I’m a Whovian, which means that I’m a member
of the Doctor Who fandom. Doctor Who, the smash BBC hit that was named the longest-running science fiction
television show by Guinness World Records, was revived in 2005 after over a
decade of hiatus. Throughout the classic show and modern revival, the Doctor
travels in his TARDIS spaceship through time and space with companions, saving
small cities as well as the entire universe from disaster. Many feminist
Whovians have analyzed the Doctor and his companions’ representations of
gender, race, and sexuality; in this series, I give some of my own
interpretations.
Captain Jack Harness, portrayed by John Barrowman, is an
immortal time traveler from the 51st century. He joins the Doctor early in the
modern series, making sporadic appearances in Series 1, 3, and 4.
From the first episode he is featured, Jack is unabashedly
queer, flirting with humans and aliens of any and all genders and sexualities.
He even shares a kiss with both the Doctor and Rose in the Series 1 finale “The
Parting of the Ways.” Considering the episode’s airdate of 2005, the inclusion
of such a controversial scene was risky, particularly for a show whose future
was uncertain in the first place.
Doctor Who writer Russell
T. Davies is largely the pioneer behind Jack’s innovative representation of
queerness. Davies has been praised for writing Jack’s sexual orientation into
the series in such a casual way, as if it was not groundbreaking for a
non-heterosexual character to be portrayed as a good guy or for two men to
share an on-screen kiss. At one point in the show, the Doctor implies that
pansexuality is characteristic of everyone from 51st century. Through this
vision of the future as a queer utopia and his more throwaway attitude towards
Jack’s sexuality, Davies normalizes non-heterosexuality and makes it
unremarkable, rather than something that has to be celebrated or condemned.

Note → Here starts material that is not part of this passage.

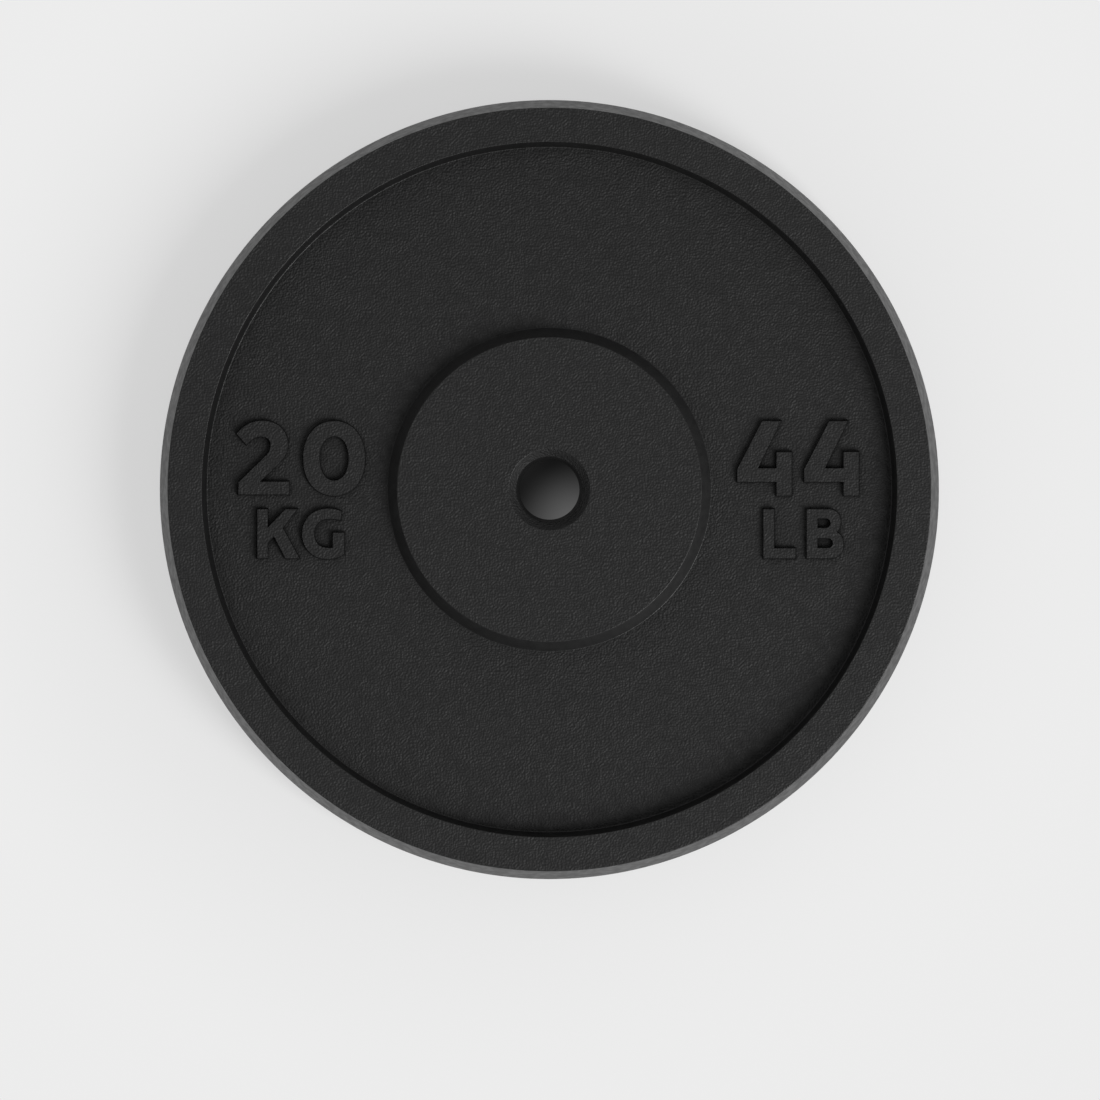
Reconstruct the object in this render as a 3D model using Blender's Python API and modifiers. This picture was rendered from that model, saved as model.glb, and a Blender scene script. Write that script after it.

Certainly, Jack’s sexuality has garnered criticism, leading some
fans to claim that Davies wrote Jack as part of a so-called gay agenda.
Interestingly, other critics take the opposite tack, complaining that Jack, and
Doctor Who in general, is not sufficiently gay. Davies is dismissive of
all of these critics; in the book Triumph
of a Time Lord, academic Matt Hills quotes him as saying that “to get hung
up on it [Jack’s sexuality] is almost too sad for words.”
Despite – or perhaps because of – his sexuality, fans are extremely
positive about Jack. Academics and Doctor
Who aficionados like Matt Hills, Shoshana Magnet and Robert Smith?, and Tom
Spilsbury have praised Jack for portraying a positive queer role model that
counters homophobic prejudices in addition to challenging allies’ preconceived
notions of what queerness is.
Jack is probably my favorite guy companion of the Doctor’s. His
constant flirtations often provide comic relief, and I feel that the plots he’s
involved in are extremely well-written and intelligently crafted. (I mean, Face
of Boe? I did not see that coming. That was awesome.) I appreciate that nobody
ever questions whether Jack is really
pansexual (“are you sure you’re not just gay?” “wait, so are you gay or
straight?”), and that nobody ever discriminates against him or treats him
differently because of his sexuality. I also like that he’s shown as masculine,
since it contests perceptions of queer men as effeminate.
I don’t think it’s possible to question the feminist merits of
Captain Jack. Since he is a time traveler from three thousand years in the future,
he allows viewers to imagine a world where sexuality is mundane and homophobia
is nonexistent. His positive portrayal of queerness on a television show in the
first decade of the 21st century, he had a practical impact on
viewers’ perceptions of alternative sexualities. Basically, I think Jack is
made of awesome, and I don’t understand people who feel otherwise.